→ RAW DATA
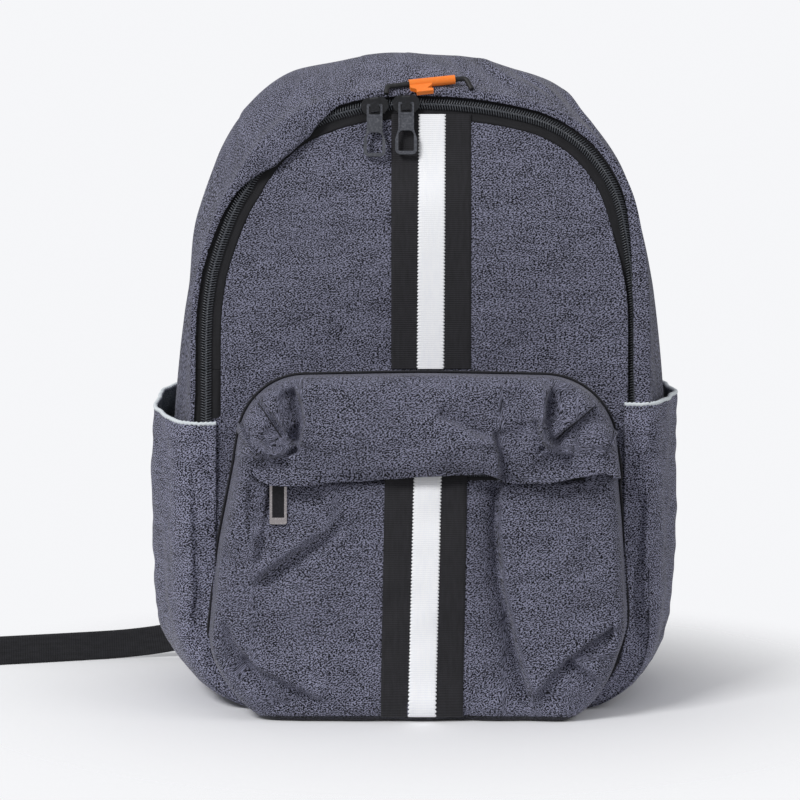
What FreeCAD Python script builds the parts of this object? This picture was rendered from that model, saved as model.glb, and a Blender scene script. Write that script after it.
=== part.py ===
"""Daypack with a fold-down zipped front, a hooded front pocket and two side pockets.

Millimetres, +Z up. The pack stands on its base: the origin is the middle of the base, on the
floor. The front, with its zips and pocket, faces -Y. The back panel and the straps face +Y.
"""
import FreeCAD, Part
import math
import os
import Sketcher
from FreeCAD import Matrix, Placement, Rotation, Vector

# ---------------------------------------------------------------- driving dimensions

SIZES = (
    # the bag's own form
    ("front_foot", 80, "how far the front stands out at the floor"),
    ("front_lean", 4, "degrees that the front leans back"),
    ("middle_depth", 5, "place of the fullest section"),
    ("back_face", 75, "place of the back panel's inner face"),
    ("wall", 2.5, "outer fabric, foam and lining together"),
    ("seam", 0.3, "space left between pieces that move or are only stitched"),
    ("zip_half_width", 134, "zip line: half of its width"),
    ("zip_top", 379, "zip line: its top, measured up the front"),
    ("zip_crown_radius", 280, "zip line: top arc"),
    ("zip_crown_angle", 14, "zip line: half angle of the top arc"),
    ("zip_leg_radius", 330, "zip line: slow arc above the straight legs"),
    ("zip_leg_angle", 12, "zip line: angle of that arc"),
    ("zip_foot_radius", 38, "zip line's own offset of the lower corner"),
    ("middle_half_width", 162, "fullest section: half of its width"),
    ("middle_top", 415, "fullest section: its top"),
    ("middle_crown_radius", 240, "fullest section: top arc"),
    ("middle_crown_angle", 17, "fullest section: half angle of the top arc"),
    ("middle_leg_radius", 560, "fullest section: slow arc of the side"),
    ("middle_leg_angle", 21, "fullest section: angle of that arc"),
    ("middle_foot_radius", 55, "fullest section: lower corner"),
    ("rear_half_width", 150, "rear section: half of its width"),
    ("rear_top", 402, "rear section: its top"),
    ("rear_crown_radius", 240, "rear section: top arc"),
    ("rear_crown_angle", 17, "rear section: half angle of the top arc"),
    ("rear_leg_radius", 560, "rear section: slow arc of the side"),
    ("rear_leg_angle", 17, "rear section: angle of that arc"),
    ("rear_foot_radius", 45, "rear section: lower corner"),
    ("base_half_width", 92, "half of the base panel, from seam to seam"),
    ("base_height", 20, "height that divides the base panel from the gusset"),
    # zips
    ("hinge_height", 212, "fold line of the front flap, up the front"),
    ("zip_below", 28, "lower ends of the main zip, below the fold"),
    ("coil_gap", 1.2, "open line between the two rows of coil"),
    ("coil_width", 3.6, "one row of coil"),
    ("coil_rise", 1.2, "coil above the fabric's face"),
    ("coil_sink", 1.0, "coil below the fabric's face"),
    ("tape_thickness", 0.7, "zip tape"),
    ("flap_tape", 5.0, "tape that shows beside the coil on the flap"),
    ("gusset_tape", 3.0, "tape that shows beside the coil on the gusset"),
    ("small_zip", 0.7, "pocket zip's size against the main zip's"),
    # sliders and pulls
    ("slider_length", 17, "slider, along the chain"),
    ("slider_width", 10.8, "slider, across the chain"),
    ("slider_plate", 1.8, "thickness of the slider's front plate"),
    ("slider_rear_plate", 1.6, "thickness of the slider's rear plate"),
    ("slider_corner", 5.0, "round ends of the slider's plate"),
    ("bridge_length", 9.6, "bridge that holds the pull, across the chain"),
    ("bridge_width", 5.2, "bridge, along the chain"),
    ("bridge_foot", 2.9, "each foot of the bridge, across the chain"),
    ("bridge_room", 2.6, "height under the bridge"),
    ("bridge_bar", 1.2, "thickness of the bridge above that room"),
    ("bridge_corner", 1.8, "round shoulders of the bridge"),
    ("divider", 0.7, "thin web that parts the two rows of coil"),
    ("pull_thickness", 1.6, "pull"),
    ("pull_rail", 1.4, "side rails and top bar of the pull's eye"),
    ("pull_neck", 9.8, "width of the pull at its eye"),
    ("pull_foot", 13.6, "width of the pull at its grip"),
    ("pull_eye", 5.8, "from the swing axis to the eye's lower end"),
    ("pull_neck_length", 16.4, "from the swing axis to the end of the neck"),
    ("pull_length", 32, "from the swing axis to the pull's end"),
    ("pull_window", 12.8, "length of the finger window"),
    ("pull_border", 2.2, "border under the window"),
    ("pull_recess", 0.4, "depth of the sunk panel on the neck"),
    ("slider_left", -28.4, "left slider at rest, across the front"),
    ("slider_right", -8.7, "right slider at rest, across the front"),
    ("slider_pocket", -86, "pocket slider at rest, across the front"),
    ("frame_pull_width", 10.4, "pocket pull's frame"),
    ("frame_pull_drop", 5.2, "from its swing axis to the frame"),
    ("frame_pull_length", 32, "from its swing axis to its end"),
    ("frame_pull_bar", 4.0, "heavy lower bar of the frame"),
    # stripes
    ("stripe_black", 50, "wide webbing of the stripe"),
    ("stripe_white", 16, "narrow webbing of the stripe"),
    ("stripe_thickness", 0.9, "wide webbing"),
    ("stripe_top_layer", 0.6, "narrow webbing"),
    ("flap_stripe_at", 7, "middle of the stripe on the flap"),
    ("pocket_stripe_at", 2, "middle of the stripe on the pocket"),
    # front pocket
    ("pocket_foot", 2, "lower edge of the front pocket"),
    ("pocket_below", 3.5, "upper edge of the front pocket, below the hood's"),
    ("pocket_half_foot", 126, "half of its width at the foot"),
    ("pocket_half_top", 110, "half of its width at the top"),
    ("pocket_depth", 42, "how far it stands out"),
    ("pocket_wall", 2, "its fabric and lining"),
    ("pocket_corner", 30, "its upper corners"),
    ("pocket_foot_corner", 40, "its lower corners"),
    ("pocket_edge", 10, "its rounded front edge"),
    ("pocket_zip_below", 56, "pocket zip, below the pocket's upper edge"),
    ("pocket_zip_half", 102, "half of the pocket zip's length"),
    ("hood_over", 6, "lower edge of the hood, below the pocket zip"),
    ("hood_below", 2.5, "upper edge of the hood, below the fold line"),
    ("hood_room", 1.5, "room between the pocket and the hood's sides"),
    ("hood_depth", 53, "how far the hood stands out"),
    ("hood_edge", 14, "rounded front edge of the hood"),
    # side pockets
    ("side_front", 128, "front seam of a side pocket, from the middle"),
    ("side_corner_at", 151, "where a side pocket turns round the pack's corner"),
    ("side_half_width", 172, "side pocket at its widest, from the middle"),
    ("side_wall", 1.8, "fabric of a side pocket"),
    ("side_rim_below", 24, "rim of a side pocket at mid depth, below the fold line"),
    ("side_front_bend", 20, "bend of a side pocket round the front corner"),
    ("side_fore_bend", 60, "slow bend of its side towards the front"),
    ("side_rear_bend", 90, "slow bend of its side towards the back"),
    ("side_inner", 80, "innermost reach of a side pocket under the base"),
    ("side_rim_slope", 10, "degrees that the rim rises towards the back"),
    ("side_foot_corner", 52, "lower corner of a side pocket"),
    ("side_foot", 2, "lower edge of a side pocket"),
    ("binding_depth", 2.2, "binding over the rim, down the fabric"),
    ("binding_thickness", 0.4, "binding tape"),
    # back, yoke, handle
    ("back_panel", 3, "thickness of the back panel"),
    ("pad_depth", 9, "back pads, their thickness"),
    ("pad_inner", 20, "back pads, inner edge from the middle"),
    ("pad_outer", 88, "back pads, outer edge from the middle"),
    ("pad_low", 110, "upright back pads, lower edge"),
    ("pad_high", 340, "upright back pads, upper edge"),
    ("lumbar_low", 40, "lower back pad, lower edge"),
    ("lumbar_high", 102, "lower back pad, upper edge"),
    ("pad_corner", 16, "corners of the back pads"),
    ("pad_edge", 4, "rounded edges of the back pads"),
    ("yoke_half_width", 96, "half of the yoke over the straps' tops"),
    ("yoke_low", 344, "yoke, lower edge"),
    ("yoke_high", 378, "yoke, upper edge"),
    ("yoke_thickness", 4, "yoke"),
    ("haul_half_width", 29, "half of the haul loop's span"),
    ("haul_reach", 34, "how far the haul loop stands out"),
    ("haul_webbing", 20, "width of the haul loop's webbing"),
    ("haul_thickness", 2.4, "its webbing, doubled"),
    ("haul_corner", 15, "its bends"),
    ("haul_low", 352, "its lower edge"),
    ("sleeve_half_width", 118, "half of the inner sleeve"),
    ("sleeve_top", 265, "upper edge of the inner sleeve"),
    ("sleeve_depth", 14, "room behind the inner sleeve and its own fabric"),
    ("sleeve_wall", 2, "fabric of the inner sleeve"),
    # shoulder straps
    ("strap_thickness", 10, "padded shoulder strap"),
    ("strap_half_width", 30, "half of its width at the top"),
    ("strap_tip_half", 13, "half of its width at the tip"),
    ("strap_root_at", 62, "strap's middle at its top"),
    ("strap_tip_at", 97, "strap's middle at its tip"),
    ("strap_top", 374, "top of a strap"),
    ("strap_tip", 140, "tip of a strap"),
    ("strap_bow", 42, "how far a strap bows out behind the yoke"),
    ("webbing_width", 20, "adjuster webbing"),
    ("webbing_thickness", 1.5, "adjuster webbing"),
    ("anchor_at", 133, "anchor tab's root, from the middle"),
    ("anchor_height", 30, "anchor tab's root, above the floor"),
    ("lock_from_anchor", 20, "from the tab's root to the ladder lock"),
    ("lock_length", 24, "ladder lock, along the webbing"),
    ("lock_width", 27, "ladder lock, across the webbing"),
    ("lock_thickness", 4.4, "ladder lock"),
    ("lock_bar", 3.4, "its bars, along the webbing"),
    ("lock_open", 3, "open pivot between the lock and the strap's webbing"),
    # attachment loop and hook
    ("loop_bar", 3.2, "diameter of the loop's bar"),
    ("loop_at", 4, "middle of the loop, across the front"),
    ("loop_behind", 1.5, "loop's place behind the gusset's front edge"),
    ("loop_climb", 9, "degrees that the bar climbs to the right"),
    ("loop_span", 50, "length of the bar"),
    ("loop_leg_left", 5, "reach of the loop's left leg"),
    ("loop_leg_right", 9, "reach of the loop's right leg"),
    ("hook_length", 29, "hook's sleeve, along the bar"),
    ("hook_start", -11, "left end of the sleeve, along the bar"),
    ("hook_skin", 1.0, "wall of the sleeve"),
    ("hook_thickness", 3.0, "leg and barb"),
    ("hook_leg", 7, "width of the leg"),
    ("hook_drop", 9.5, "from the bar to the barb's lower edge"),
    ("hook_barb", 2.8, "height of the barb"),
    ("hook_barb_length", 10.5, "from the leg's outer side to the barb's point"),
)

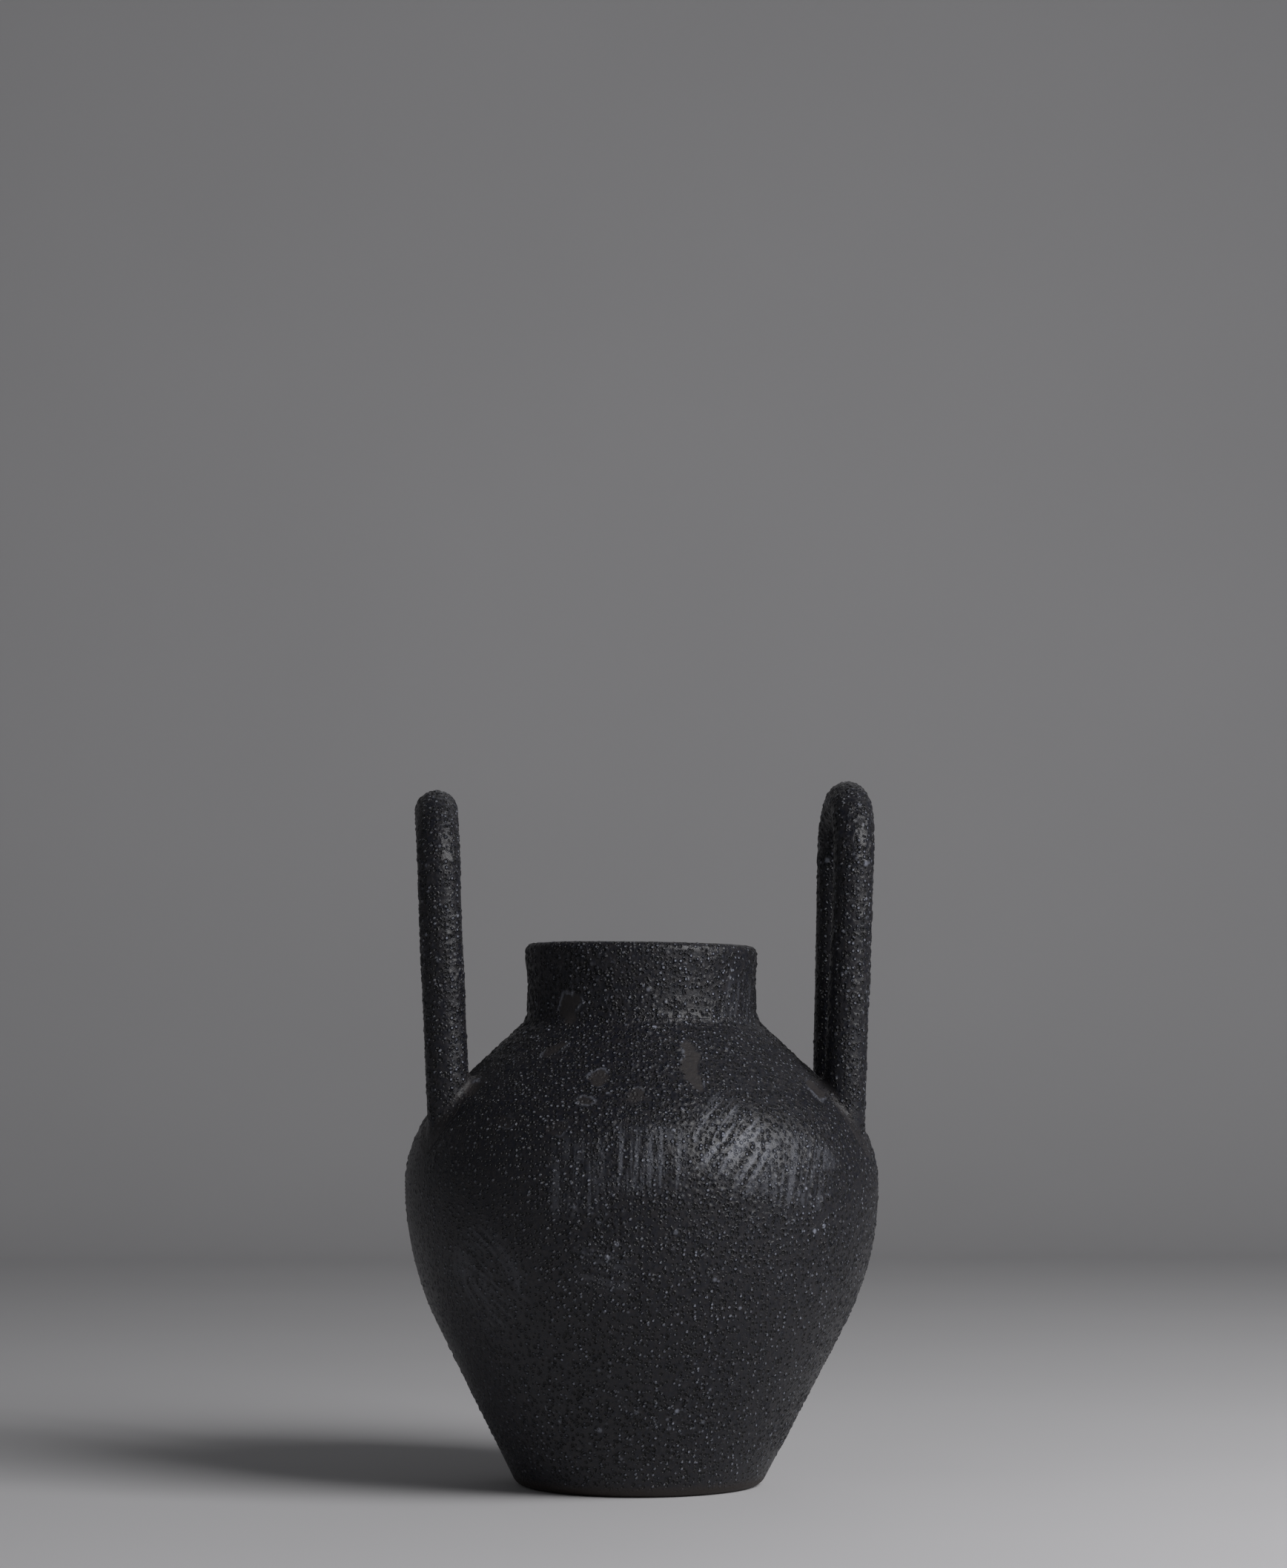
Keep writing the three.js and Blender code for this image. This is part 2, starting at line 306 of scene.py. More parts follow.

→ SHORT PROBLEM
Begin at the top of the records above and quote each line exactly, ending with the line that contains "two side pockets.".

→ THE OUTPUT
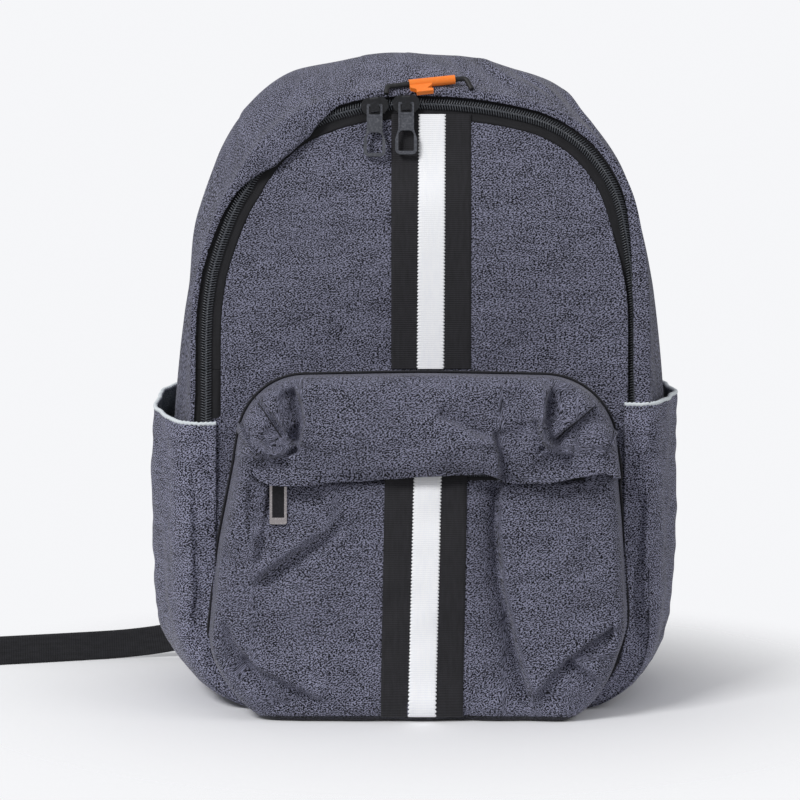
What FreeCAD Python script builds the parts of this object? This picture was rendered from that model, saved as model.glb, and a Blender scene script. Write that script after it.
=== part.py ===
"""Daypack with a fold-down zipped front, a hooded front pocket and two side pockets.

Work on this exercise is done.